Mengfan Wang is an independent theatre director and choreographer, with training in history of art at the Central Academy of Fine Arts, Beijing, and dance studies at the Hochschule für Musik und Tanz, Cologne. Seeking to explore performative expressions of ordinary people, her dance theatre practice engages middle-aged women and children through a collaborative rework of daily acts and recently focuses on ageing bodies by working with retired ballet dancers. Mengfan is selected as “Dance Hopeful (Hoffnungsträger)” by German dance magazine tanz in its yearbook 2018. Her dance works have been invited to VIE Festival Bologna, Beijing Fringe Festival, Wuzhen Theater Festival, among others. Commissioned by the Centre Pompidou and the West Bund Museum Shanghai, her latest work Narrative Fountain was shown as part of Women in Motion 2023. Wang’s artist residencies span across Shanghai, Berlin, Copenhagen, and Zurich, including working with Theatre HORA supported by the Swiss Arts Council.
Chen Zhan is an architect, anthropologist, and independent filmmaker, trained at the Architectural Association and SOAS University of London respectively.

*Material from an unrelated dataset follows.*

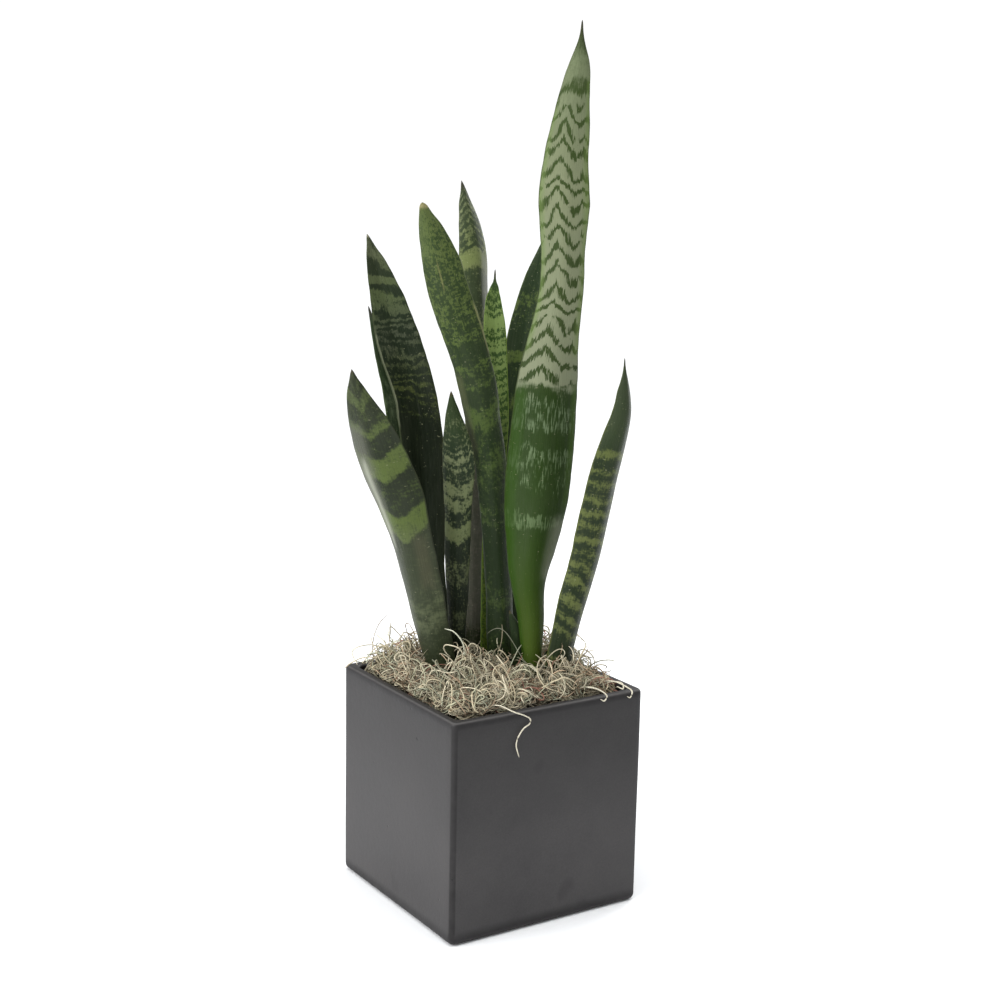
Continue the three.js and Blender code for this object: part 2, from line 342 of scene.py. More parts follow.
def ceramic_material():
    paint = Paint("charcoal_ceramic", 0.5, 0.25)
    place = paint.place()
    cloud = paint.noise(place, 14, 3)
    speck = paint.noise(place, 800, 2)
    smear = paint.noise(place, 50, 4, 0.65)
    tone = cloud * 0.22 + smear * 0.16 + speck * 0.12 + 0.5
    paint.colour = paint.mix(tone.clamp(), rgb(40, 39, 40), rgb(70, 68, 68))
    # painted shade: the pot is a little darker overall, and darker still towards the rim
    top_shade = paint.height(place).rise(0.3 * RIM, RIM)
    paint.cover(top_shade * 0.36 + 0.03, (0, 0, 0, 1))
    # painted shade: a dark band on the outer corners, just under the rim and just inside it;
    # painted highlight: a pale line along the rim's top
    edge_shade_and_highlight = paint.attribute("edge_shade_and_highlight") * (paint.noise(place, 120, 3) * 0.2 + 0.8)
    paint.cover(edge_shade_and_highlight.clamp(), rgb(22, 20, 21))
    paint.cover((edge_shade_and_highlight * -0.5).clamp(), rgb(96, 94, 93))
    near = paint.cells(place, 95)
    rare = paint.red(near.beside("Color"))
    pit = near.rise(0.14, 0.05) * rare.rise(0.965, 0.975)
    chip = near.rise(0.09, 0.04) * rare.rise(0.03, 0.02)
    ghost = paint.noise(place, 36, 1).rise(0.62, 0.9)
    paint.cover(ghost * 0.35, rgb(34, 33, 34))
    # painted shade: the pits are painted near black as well as sunk by the bump
    paint.cover(pit * 0.85, rgb(12, 12, 12))
    paint.cover(chip * 0.6, rgb(150, 148, 146))
    rough = cloud * 0.05 + smear * 0.06 + 0.5
    height = paint.noise(place, 240, 3) * 0.3 + paint.noise(place, 1500, 1) * 0.12 - pit * 4
    return paint.finish(paint.colour, rough, height, 0.12 * MM)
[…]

An ARB registered architect, Zhan has worked on various award-winning projects across scales and sectors internationally since 2011, including the Maggie’s Cancer Care Centre in Leeds, United Kingdom. Following a self-reflexive turn from a designer’s mind, Zhan dived into anthropology in search of a different way of seeing the world. Since 2019, Zhan has used film as a collaborative medium to expand beyond architecture to conduct long-term research-oriented projects, including a short documentary AHMAD that tells the story of a Lebanese asylum seeker who rebuilds his life through cooking and food-sharing with Londoners, and the fictional visual ethnography series ORCHID, BEE and I that dissects the ecological crisis and the pandemic experience through consumption, dwelling, and companionship. Her film won Best Short Film at the Venice Architecture Film Festival in 2023.